Here's one from the problem set in Basic Techniques of Combinatorial Theory by Daniel I.A. Cohen (1978).
Let n be the number of people who shook hands an odd number of times at a party last night. Prove that n is even.
The technique I used to prove this is to start with the basic case of 1 handshake. If 1 handshake has occurred then 2 people shook hands an odd number of times (1) (n = 2).
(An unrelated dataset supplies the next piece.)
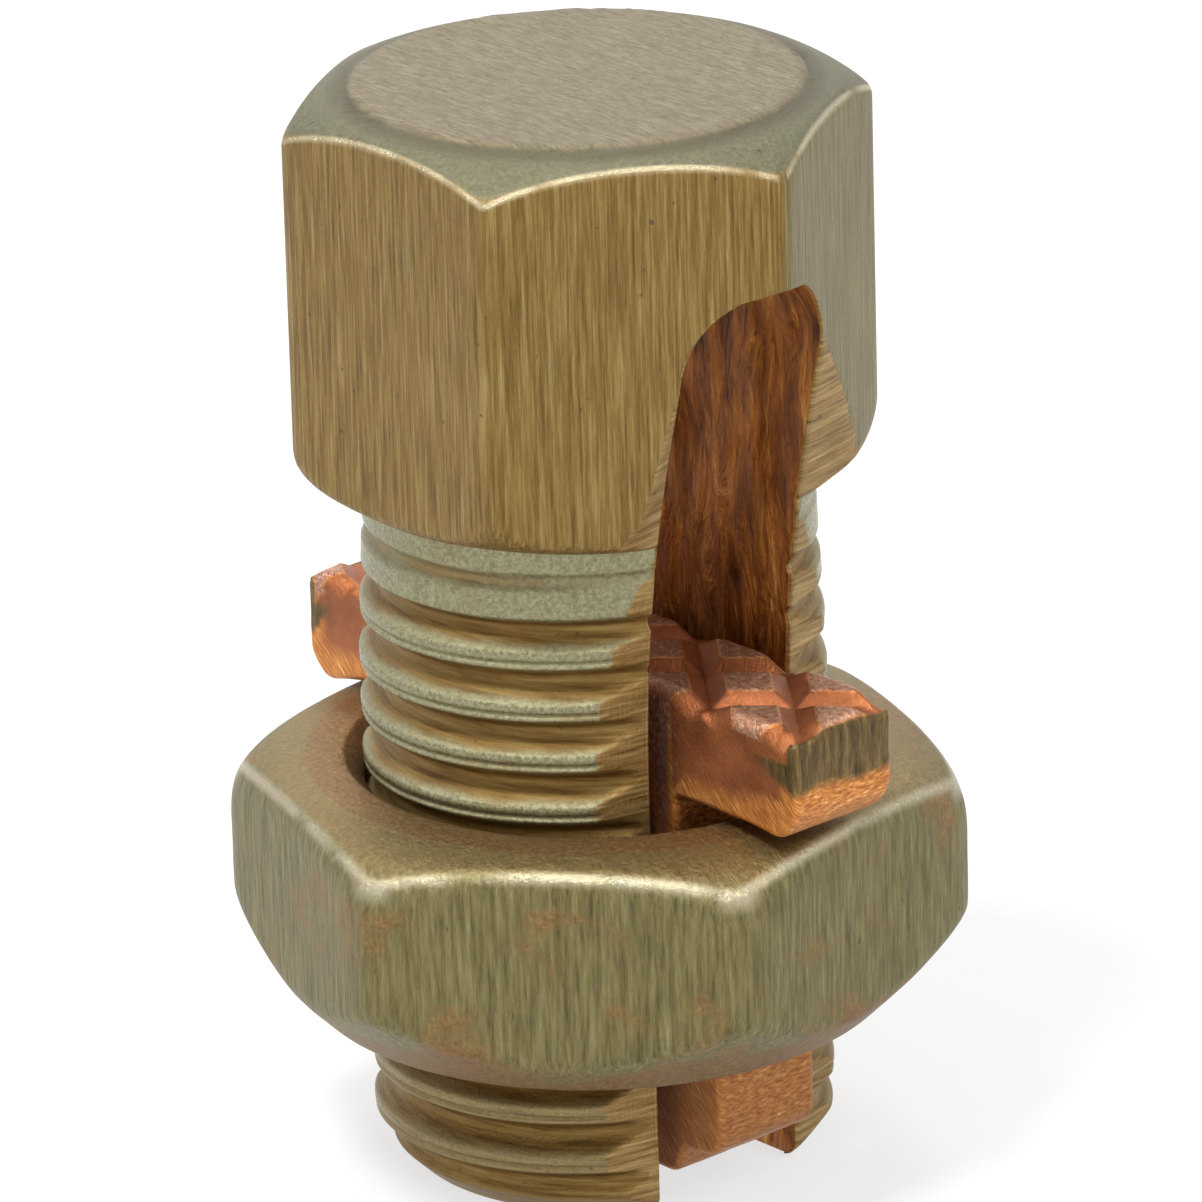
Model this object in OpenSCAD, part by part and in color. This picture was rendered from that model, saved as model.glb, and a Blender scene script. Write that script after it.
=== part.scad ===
// Split bolt connector: a slotted hex-head bolt, its captive pressure bar and a hex nut.
// +Z runs up the bolt from the leg ends to the head, and X is the way a conductor lies in the slot.
// Millimetres. Threads are left plain: the legs are at the thread's major diameter.

/* [Bolt] */
// Major diameter of the thread on the two legs
thread_d = 11.11; // [9:0.01:14]
// Length of the bolt from the leg ends to the top of the head
bolt_len = 26.8; // [24:0.1:40]
// Height of the head, from its root on the legs to its top
head_h = 9.8; // [8:0.1:12]
// How far the head's flats stand out beyond the thread
head_shoulder = 0.615; // [0.4:0.005:1.2]
// How far the head's six corners are turned back from a sharp hexagon
head_corner_trim = 0.06; // [0.02:0.01:0.15]
// Slope of the turned chamfer on top of the head, in degrees
head_chamfer = 30; // [20:1:36]
// Radius of the plain disc in the middle of the head's top
disc_r = 5.3; // [4:0.1:5.4]
// Height of the disc above the chamfer
disc_h = 0.14; // [0.08:0.01:0.3]
// Slope of the head's underside, in degrees
head_under = 22; // [10:1:28]
// Radius of the head's lower corners
head_round = 1.1; // [0.6:0.05:1.4]
// Chamfer at the leg ends
leg_chamfer = 0.92; // [0.5:0.01:1.1]

/* [Slot] */
// Width of the slot between the legs
slot_w = 4.4; // [3.6:0.1:5.4]
// Metal left between the crown of the slot and the top of the head
crown_h = 3.6; // [2.8:0.1:4.4]
// How deep each leg's slot edges are flattened below the thread's crests
flat_cut = 0.81; // [0.5:0.01:1.1]
// Angle that each flat leans back from square to the slot, in degrees
flat_tilt = 11; // [0:1:16]
// Height below the head's root at which the flats start to sweep outward
flare_drop = 6; // [3:0.1:8]
// Radius of the outward sweep of the flats into the head
flare_r = 37; // [25:1:60]

/* [Nut] */
// Height of the nut
nut_h = 6.05; // [4.8:0.05:8]
// Wall from the nut's bore to its flats
nut_wall = 2.25; // [2:0.01:3.2]
// Height of the nut's lower face above the leg ends
nut_z = 4.1; // [3.8:0.1:6]
// Turn of the nut's first corner from the slot's direction, in degrees
nut_turn = 40.3; // [0:0.1:60]
// How far the nut's six corners are turned back from a sharp hexagon
nut_corner_trim = 0.12; // [0.05:0.01:0.2]
// Depth of the countersink at the nut's upper mouth
countersink = 0.35; // [0.2:0.05:0.5]
// Width of the nut's flat rim, measured from the bore
rim_w = 1.07; // [0.8:0.01:1.2]
// Slope of the nut's crown outside its rim, in degrees
crown_slope = 11; // [5:1:20]
// Radius between the nut's crown and its corners
crown_round = 1.3; // [0.8:0.05:1.6]
// Slope of the nut's lower chamfer, in degrees
nut_chamfer = 45; // [30:1:50]
// Width of the nut's flat lower face, measured from the bore
seat_w = 1.3; // [0.8:0.05:1.5]

/* [Pressure bar] */
// Height of the bar's arms
arm_h = 3.05; // [2.4:0.05:4]
// How far the arms reach past the nut's rim
arm_reach = 2.0; // [1:0.05:2.6]
// Radius of the arms' upper end corners
arm_round = 0.75; // [0.4:0.05:1]
// Chamfer under the arms' ends
arm_chamfer = 0.6; // [0.3:0.05:0.9]
// Radius along the bar's long upper edges
edge_round = 0.3; // [0.15:0.05:0.5]
// How far the ears reach past the nut's bore
ear_reach = 0.25; // [0.15:0.05:0.6]
// Height of the swaged ears under the nut
ear_h = 2.4; // [1.6:0.1:2.8]
// Length of the stem below its ears
tip_h = 0.8; // [0.4:0.1:1]
// Spacing of the grip grooves along the bar
groove_pitch = 3.1; // [2:0.1:4]
// Depth of the grip grooves
groove_depth = 0.42; // [0.2:0.01:0.6]
// Angle of the grip grooves from the bar's length, in degrees
groove_angle = 38; // [25:1:60]

/* [Clearances] */
// Running clearance between the nut's bore and the thread, on the radius
thread_gap = 0.05; // [0.02:0.01:0.1]
// Play between the bar and each side of the slot
bar_play = 0.67; // [0.3:0.01:0.9]
// Gap between the bar's stem and the thread inside the nut, on the radius
stem_gap = 0.85; // [0.75:0.05:1.2]
// Gap between the nut's rim and the bar's arms
rim_gap = 0.15; // [0.1:0.05:0.4]
// Gap between the nut's lower face and the bar's ears
ear_gap = 0.2; // [0.1:0.05:0.4]

/* [Hidden] */
$fn = 96;
// overshoot of a cut past the face that it leaves by
past = 1;

thread_r = thread_d / 2;
head_z = bolt_len - head_h;
head_flat = thread_r + head_shoulder;
head_corner = head_flat / cos(30);
head_turned = head_corner - head_corner_trim;
chamfer_z = bolt_len - disc_h;
slot_top = bolt_len - crown_h;

bore_r = thread_r + thread_gap;
nut_flat = bore_r + nut_wall;
nut_corner = nut_flat / cos(30);
nut_turned = nut_corner - nut_corner_trim;
nut_top = nut_z + nut_h;
rim_r = bore_r + rim_w;
seat_r = bore_r + seat_w;

bar_w = slot_w - 2 * bar_play;
arm_x = rim_r + arm_reach;
arm_z = nut_top + rim_gap;
bar_top = arm_z + arm_h;
stem_x = sqrt(pow(bore_r - stem_gap, 2) - pow(bar_w / 2, 2));
ear_x = bore_r + ear_reach;
ear_top = nut_z - ear_gap;
ear_z = ear_top - ear_h;
stem_z = ear_z - tip_h;
ear_round = 0.7;

// points along an arc of radius r about c, from angle a to angle b
function arc(c, r, a, b, steps = 12) =
    [for (i = [0:steps]) c + r * [cos(a + (b - a) * i / steps), sin(a + (b - a) * i / steps)]];

// a body turned about the Z axis from its half section
module turned(section) {
    rotate_extrude() polygon(section);
}

// a hexagonal bar whose first corner lies turn degrees from +X
module hexagon(corner, z, h, turn = 0) {
    translate([0, 0, z]) rotate(turn) cylinder(r = corner, h = h, $fn = 6);
}

// the head's forged form: sloping underside, rounded lower corners, turned chamfer and disc
module head() {
    round_x = head_turned - head_round;
    tangent_x = round_x + head_round * sin(head_under);
    round_z = head_z + (tangent_x - thread_r) * tan(head_under) + head_round * cos(head_under);
    chamfer_end = chamfer_z - (head_turned - disc_r - disc_h) * tan(head_chamfer);
    intersection() {
        hexagon(head_corner, head_z - past, head_h + 2 * past);
        turned(concat(
            [[0, head_z], [thread_r, head_z]],
            arc([round_x, round_z], head_round, head_under - 90, 0),
            [[head_turned, chamfer_end], [disc_r + disc_h, chamfer_z], [disc_r, bolt_len], [0, bolt_len]]
        ));
    }
}

// the threaded shank before it is slotted, with its chamfered end
module shank() {
    turned([
        [0, 0], [thread_r - leg_chamfer, 0], [thread_r, leg_chamfer],
        [thread_r, head_z + past], [0, head_z + past]
    ]);
}

// the slot that splits the shank into two legs, with its round crown in the head
module slot() {
    through = head_corner + past;
    crown_z = slot_top - slot_w / 2;
    translate([-through, -slot_w / 2, -past]) cube([2 * through, slot_w, crown_z + past]);
    translate([-through, 0, crown_z]) rotate([0, 90, 0]) cylinder(d = slot_w, h = 2 * through);
}

// what is cut off one slot edge of one leg: flat along the thread, then sweeping outward
module edge_flat() {
    plane = thread_r - flat_cut;
    depth = thread_d;
    flare_z = head_z - flare_drop;
    rotate(-flat_tilt) translate([plane, -depth, 0]) {
        translate([0, 0, -past]) cube([flare_r, depth, flare_z + past]);
        translate([flare_r, 0, flare_z]) rotate([-90, 0, 0]) cylinder(r = flare_r, h = depth, $fn = 180);
    }
}

module bolt() {
    color("darkkhaki") difference() {
        union() {
            head();
            shank();
        }
        slot();
        for (x = [0, 1], y = [0, 1]) mirror([x, 0, 0]) mirror([0, y, 0]) edge_flat();
    }
}

// the nut's turned form: flat rim, crowned top, rounded corners and chamfered lower side
module nut() {
    round_x = nut_turned - crown_round;
    tangent_x = round_x + crown_round * sin(crown_slope);
    round_z = nut_top - (tangent_x - rim_r) * tan(crown_slope) - crown_round * cos(crown_slope);
    lower_z = nut_z + (nut_turned - seat_r) * tan(nut_chamfer);
    color("olive") intersection() {
        hexagon(nut_corner, nut_z - past, nut_h + 2 * past, nut_turn);
        turned(concat(
            [[bore_r, nut_z], [seat_r, nut_z], [nut_turned, lower_z]],
            arc([round_x, round_z], crown_round, 0, 90 - crown_slope),
            [[rim_r, nut_top], [bore_r + countersink, nut_top], [bore_r, nut_top - countersink]]
        ));
    }
}

// the bar's outline in the XZ plane: arms over the nut, a stem through it and ears below it
module bar_outline() {
    difference() {
        union() {
            translate([-arm_x, arm_z]) square([2 * arm_x, arm_h]);
            translate([-stem_x, stem_z]) square([2 * stem_x, bar_top - stem_z - arm_round]);
            ear_outline();
        }
        for (side = [-1, 1]) {
            translate([side * arm_x, arm_z]) rotate(45) square(arm_chamfer * sqrt(2), center = true);
            translate([side * arm_x, bar_top]) corner_cut(side);
        }
    }
}

// the ears, with their lower outer corners rounded by the swaging tool
module ear_outline() {
    translate([-ear_x, ear_z + ear_round]) square([2 * ear_x, ear_h - ear_round]);
    translate([-ear_x + ear_round, ear_z]) square([2 * (ear_x - ear_round), ear_h]);
    for (side = [-1, 1]) translate([side * (ear_x - ear_round), ear_z + ear_round]) circle(ear_round);
}

// the waste outside one rounded upper corner of the arms
module corner_cut(side) {
    mirror([side > 0 ? 1 : 0, 0]) difference() {
        translate([-past, -arm_round]) square(arm_round + past);
        translate([arm_round, -arm_round]) circle(arm_round);
    }
}

// the bar's cross-section in the YZ plane, with its long upper edges rounded
module bar_section() {
    translate([-bar_w / 2, stem_z]) square([bar_w, bar_top - edge_round - stem_z]);
    translate([-bar_w / 2 + edge_round, stem_z]) square([bar_w - 2 * edge_round, bar_top - stem_z]);
    for (side = [-1, 1]) translate([side * (bar_w / 2 - edge_round), bar_top - edge_round]) circle(edge_round);
}

// one V groove across the bar's top, at x along it
module grip_groove(x, angle) {
    length = 4 * bar_w;
    side = groove_depth * sqrt(2);
    translate([x, 0, bar_top]) rotate(angle) rotate([45, 0, 0])
        translate([-length / 2, -side / 2, -side / 2]) cube([length, side, side]);
}

module pressure_bar() {
    grooves = floor(arm_x / groove_pitch);
    color("peru") difference() {
        intersection() {
            translate([0, bar_w, 0]) rotate([90, 0, 0]) linear_extrude(2 * bar_w) bar_outline();
            translate([-2 * arm_x, 0, 0]) rotate([90, 0, 90]) linear_extrude(4 * arm_x) bar_section();
        }
        for (i = [-grooves:grooves], angle = [-groove_angle, groove_angle])
            grip_groove(i * groove_pitch, angle);
    }
}

bolt();
nut();
pressure_bar();
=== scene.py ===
"""Looks of the split bolt connector: slotted bronze bolt, hex nut and copper pressure bar.

Lengths are in millimetres until a mesh is made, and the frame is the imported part's own:
+Z up the bolt from the leg ends, X along the slot.
"""

import bmesh
import bpy
import numpy as np
from mathutils import Matrix, Vector


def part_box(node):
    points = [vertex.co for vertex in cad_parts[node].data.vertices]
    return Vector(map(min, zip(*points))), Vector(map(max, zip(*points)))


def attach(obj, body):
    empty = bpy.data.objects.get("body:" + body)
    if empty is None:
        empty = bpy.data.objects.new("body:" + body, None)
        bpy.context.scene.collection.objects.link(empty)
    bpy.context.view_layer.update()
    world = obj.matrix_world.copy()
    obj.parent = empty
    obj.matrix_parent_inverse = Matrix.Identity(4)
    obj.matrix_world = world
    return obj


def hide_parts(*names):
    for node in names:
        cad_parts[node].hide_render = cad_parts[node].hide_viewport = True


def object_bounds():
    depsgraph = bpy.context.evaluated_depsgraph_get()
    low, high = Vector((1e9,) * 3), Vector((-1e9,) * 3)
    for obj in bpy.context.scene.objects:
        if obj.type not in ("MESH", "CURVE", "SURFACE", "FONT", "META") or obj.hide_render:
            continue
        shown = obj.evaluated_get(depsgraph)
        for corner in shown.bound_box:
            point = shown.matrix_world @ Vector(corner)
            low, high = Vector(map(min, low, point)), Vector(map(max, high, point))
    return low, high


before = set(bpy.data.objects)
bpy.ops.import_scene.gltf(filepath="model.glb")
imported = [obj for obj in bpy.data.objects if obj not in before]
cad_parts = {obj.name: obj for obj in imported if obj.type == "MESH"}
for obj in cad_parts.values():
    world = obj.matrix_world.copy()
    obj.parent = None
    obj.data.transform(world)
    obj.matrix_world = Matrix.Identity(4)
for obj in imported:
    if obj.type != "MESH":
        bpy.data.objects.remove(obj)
cad_lo, cad_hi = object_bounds()

MM = 0.001
IMAGE = 1202


def box_mm(node):
    """Lowest and highest corners of a CAD node, in millimetres."""
    return [np.array(corner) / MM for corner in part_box(node)]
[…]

From there, look at the possibilities of extending this network of handshakes [you can also represent it as a graph of points (people) connected by line or curve segments (handshakes)*]. There are 3 possibilities for extension:
1. An odd person (a person who shook an odd number of hands) can shake hands with an even.
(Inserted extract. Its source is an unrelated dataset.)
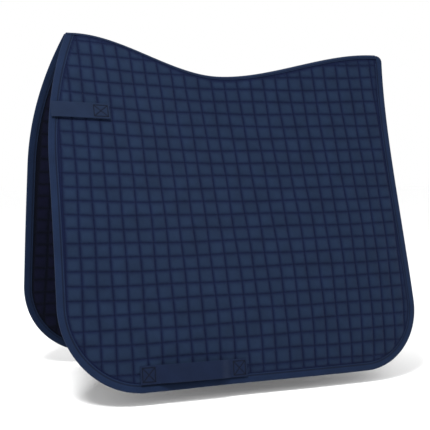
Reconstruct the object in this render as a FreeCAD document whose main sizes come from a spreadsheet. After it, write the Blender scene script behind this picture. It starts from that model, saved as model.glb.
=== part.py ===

The parities switch (odd becomes even, even becomes odd), and n stays the same.
2. An odd can shake hands with another odd.
Both become evens, the n decreases by two.
3. An even can shake hands with another even.
Both become odds, the n increases by two.
Since any "handshake graph" can start by connecting 2 people by 1 handshake (2 odds), and the number of odd people can only (1) stay the same, (2) decrease by 2, or (3) increase by 2, it follows that the n will always be even.
*More generally, this also proves that in such a graph, the number of nodes connected by an odd number of lines is always even. This also holds for graphs where nodes connect to each other more than once (such a multi-graph would represent people shaking hands with each other more than once).